Sen. Burr learns about Wayne reading program
By Barbara Arntsen
Published in News on June 2, 2005 1:46 PM
Sen. Richard Burr found out first-hand Wednesday about Wayne County's Reach Out and Read program when he visited Carolina Adult and Pediatric Center.
"What's your name?" asked 4-year-old Corie Stanley, as Burr seated himself at the reading table in the waiting room.
"Richard," he laughed, as Corie pointed out her friends, 2-year-old Autumn Pearson and her 4-year-old brother Kobe Pearson.
Burr read the youngsters a story as 4-year-old Gissell Aguilar helped him pronounce the parts of the book written in Spanish.
Mario Aguilar, Gissell's father, said she understands both English and Spanish because they switch back and forth between both languages at home.
Reach Out and Read is a national program that trains doctors and nurses to advise parents about the importance of reading aloud and to give books to children at pediatric check-ups from six months to five years.
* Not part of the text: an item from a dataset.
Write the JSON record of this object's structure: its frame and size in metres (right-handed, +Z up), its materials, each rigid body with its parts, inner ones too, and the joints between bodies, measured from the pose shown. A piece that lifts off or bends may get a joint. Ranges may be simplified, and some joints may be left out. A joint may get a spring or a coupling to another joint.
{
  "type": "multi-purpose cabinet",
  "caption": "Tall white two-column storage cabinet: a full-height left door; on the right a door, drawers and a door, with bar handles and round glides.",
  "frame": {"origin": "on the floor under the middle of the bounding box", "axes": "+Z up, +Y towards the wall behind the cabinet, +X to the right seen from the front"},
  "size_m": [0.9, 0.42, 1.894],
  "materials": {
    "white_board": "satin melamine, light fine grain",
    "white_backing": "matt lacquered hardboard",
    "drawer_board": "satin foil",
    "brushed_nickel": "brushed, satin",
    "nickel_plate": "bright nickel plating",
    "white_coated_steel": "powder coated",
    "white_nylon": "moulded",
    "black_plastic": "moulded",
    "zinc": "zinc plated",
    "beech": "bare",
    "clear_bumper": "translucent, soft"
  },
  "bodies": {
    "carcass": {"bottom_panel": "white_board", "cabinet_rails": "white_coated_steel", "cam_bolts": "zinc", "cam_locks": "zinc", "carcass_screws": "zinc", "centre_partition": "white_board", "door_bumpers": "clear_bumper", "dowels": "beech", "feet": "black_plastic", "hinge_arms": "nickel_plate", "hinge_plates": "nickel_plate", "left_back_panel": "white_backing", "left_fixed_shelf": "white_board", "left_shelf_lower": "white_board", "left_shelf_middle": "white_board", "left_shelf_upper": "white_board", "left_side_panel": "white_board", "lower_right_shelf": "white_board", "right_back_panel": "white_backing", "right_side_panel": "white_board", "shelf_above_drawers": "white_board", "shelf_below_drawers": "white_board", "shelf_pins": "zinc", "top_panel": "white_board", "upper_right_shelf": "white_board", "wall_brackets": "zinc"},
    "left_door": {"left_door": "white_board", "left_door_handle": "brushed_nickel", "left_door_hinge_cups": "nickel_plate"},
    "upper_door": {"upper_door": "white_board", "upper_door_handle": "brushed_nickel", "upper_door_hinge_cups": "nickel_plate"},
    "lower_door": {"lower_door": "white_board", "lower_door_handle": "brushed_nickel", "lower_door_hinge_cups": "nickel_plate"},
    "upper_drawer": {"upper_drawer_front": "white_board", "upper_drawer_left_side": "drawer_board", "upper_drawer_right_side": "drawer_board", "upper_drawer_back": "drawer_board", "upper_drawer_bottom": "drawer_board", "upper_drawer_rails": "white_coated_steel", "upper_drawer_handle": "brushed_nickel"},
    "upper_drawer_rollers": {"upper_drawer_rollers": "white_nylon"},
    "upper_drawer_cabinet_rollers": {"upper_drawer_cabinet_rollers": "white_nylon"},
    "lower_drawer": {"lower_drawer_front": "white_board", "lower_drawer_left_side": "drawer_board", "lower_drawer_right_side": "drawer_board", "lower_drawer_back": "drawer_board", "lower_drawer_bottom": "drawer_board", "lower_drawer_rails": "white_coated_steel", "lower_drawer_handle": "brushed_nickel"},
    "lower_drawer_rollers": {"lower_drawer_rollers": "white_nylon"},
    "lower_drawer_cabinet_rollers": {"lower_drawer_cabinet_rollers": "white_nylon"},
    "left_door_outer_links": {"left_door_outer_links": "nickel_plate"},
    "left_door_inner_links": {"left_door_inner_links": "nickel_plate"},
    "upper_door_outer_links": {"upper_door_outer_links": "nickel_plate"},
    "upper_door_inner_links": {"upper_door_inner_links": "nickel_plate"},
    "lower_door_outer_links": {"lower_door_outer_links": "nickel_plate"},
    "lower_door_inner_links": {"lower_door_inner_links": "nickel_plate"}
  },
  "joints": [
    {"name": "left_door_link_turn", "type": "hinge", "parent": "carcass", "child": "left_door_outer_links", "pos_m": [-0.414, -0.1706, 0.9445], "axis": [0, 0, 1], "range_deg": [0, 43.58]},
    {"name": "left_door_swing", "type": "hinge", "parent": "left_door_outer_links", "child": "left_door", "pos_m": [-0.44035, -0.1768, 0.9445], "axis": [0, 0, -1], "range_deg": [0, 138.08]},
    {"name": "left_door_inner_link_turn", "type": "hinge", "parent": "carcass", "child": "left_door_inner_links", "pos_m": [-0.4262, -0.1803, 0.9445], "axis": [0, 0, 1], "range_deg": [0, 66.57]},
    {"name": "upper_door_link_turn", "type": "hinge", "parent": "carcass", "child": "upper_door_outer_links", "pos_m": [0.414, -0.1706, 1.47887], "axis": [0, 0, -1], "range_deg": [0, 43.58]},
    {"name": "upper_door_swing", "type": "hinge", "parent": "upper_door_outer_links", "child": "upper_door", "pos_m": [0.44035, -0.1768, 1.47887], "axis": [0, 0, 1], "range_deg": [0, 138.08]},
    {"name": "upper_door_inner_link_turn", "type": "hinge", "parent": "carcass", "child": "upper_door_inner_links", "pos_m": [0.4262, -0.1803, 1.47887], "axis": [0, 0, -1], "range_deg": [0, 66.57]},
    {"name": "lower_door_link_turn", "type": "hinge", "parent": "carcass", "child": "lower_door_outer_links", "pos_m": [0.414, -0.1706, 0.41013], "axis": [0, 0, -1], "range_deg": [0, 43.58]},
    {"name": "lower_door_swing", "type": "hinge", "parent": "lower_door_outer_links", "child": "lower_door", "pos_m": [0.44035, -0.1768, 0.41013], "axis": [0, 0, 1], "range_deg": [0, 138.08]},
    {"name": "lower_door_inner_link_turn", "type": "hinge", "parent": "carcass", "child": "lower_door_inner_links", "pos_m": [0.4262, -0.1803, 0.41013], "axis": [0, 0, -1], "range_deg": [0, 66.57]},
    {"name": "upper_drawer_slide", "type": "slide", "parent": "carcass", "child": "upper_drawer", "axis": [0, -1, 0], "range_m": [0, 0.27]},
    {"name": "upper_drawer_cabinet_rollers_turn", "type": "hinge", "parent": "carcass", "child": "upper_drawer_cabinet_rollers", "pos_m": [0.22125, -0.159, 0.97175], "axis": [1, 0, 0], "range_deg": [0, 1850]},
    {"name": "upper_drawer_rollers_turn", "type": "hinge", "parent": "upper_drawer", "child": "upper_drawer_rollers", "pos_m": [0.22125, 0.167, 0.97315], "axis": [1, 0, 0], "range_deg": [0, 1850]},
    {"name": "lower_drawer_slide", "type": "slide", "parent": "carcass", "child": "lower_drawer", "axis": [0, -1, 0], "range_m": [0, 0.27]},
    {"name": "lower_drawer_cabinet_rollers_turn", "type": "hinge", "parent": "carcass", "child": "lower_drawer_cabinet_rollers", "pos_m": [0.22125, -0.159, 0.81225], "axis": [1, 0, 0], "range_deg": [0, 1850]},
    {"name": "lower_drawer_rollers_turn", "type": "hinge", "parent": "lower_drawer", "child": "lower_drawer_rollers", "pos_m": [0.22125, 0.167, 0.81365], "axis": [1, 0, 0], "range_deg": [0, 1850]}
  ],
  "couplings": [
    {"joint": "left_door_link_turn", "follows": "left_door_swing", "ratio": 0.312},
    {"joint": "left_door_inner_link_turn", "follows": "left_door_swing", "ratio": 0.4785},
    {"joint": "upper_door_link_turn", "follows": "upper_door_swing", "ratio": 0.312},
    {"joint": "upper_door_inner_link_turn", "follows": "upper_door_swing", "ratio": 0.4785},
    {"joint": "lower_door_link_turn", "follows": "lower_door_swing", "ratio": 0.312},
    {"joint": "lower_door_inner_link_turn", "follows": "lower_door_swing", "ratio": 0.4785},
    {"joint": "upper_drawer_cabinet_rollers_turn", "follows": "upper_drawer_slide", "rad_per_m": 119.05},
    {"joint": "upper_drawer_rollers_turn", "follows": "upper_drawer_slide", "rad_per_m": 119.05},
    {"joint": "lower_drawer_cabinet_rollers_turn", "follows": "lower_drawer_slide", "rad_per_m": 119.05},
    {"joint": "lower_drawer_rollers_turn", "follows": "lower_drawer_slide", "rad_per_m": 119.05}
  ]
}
The program has a special focus on children growing up in poverty.
In Wayne County, the public library and Smart Start have combined to bring volunteers to read to children at the Carolina Adult and Pediatric Center, Wayne County Health Department and Goldsboro Pediatrics.
Carole Corwin, a retired state employee and speech language pathologist, is one of the local volunteers.
"I've always wanted to do this," she said.
Matt Veno came down from the national Reach Out and Read office in Boston.
"Whenever we have a member of Congress visit any of the programs, we try to be there," Veno said. "Sen. Burr has been very supportive of this program and we want to show our support."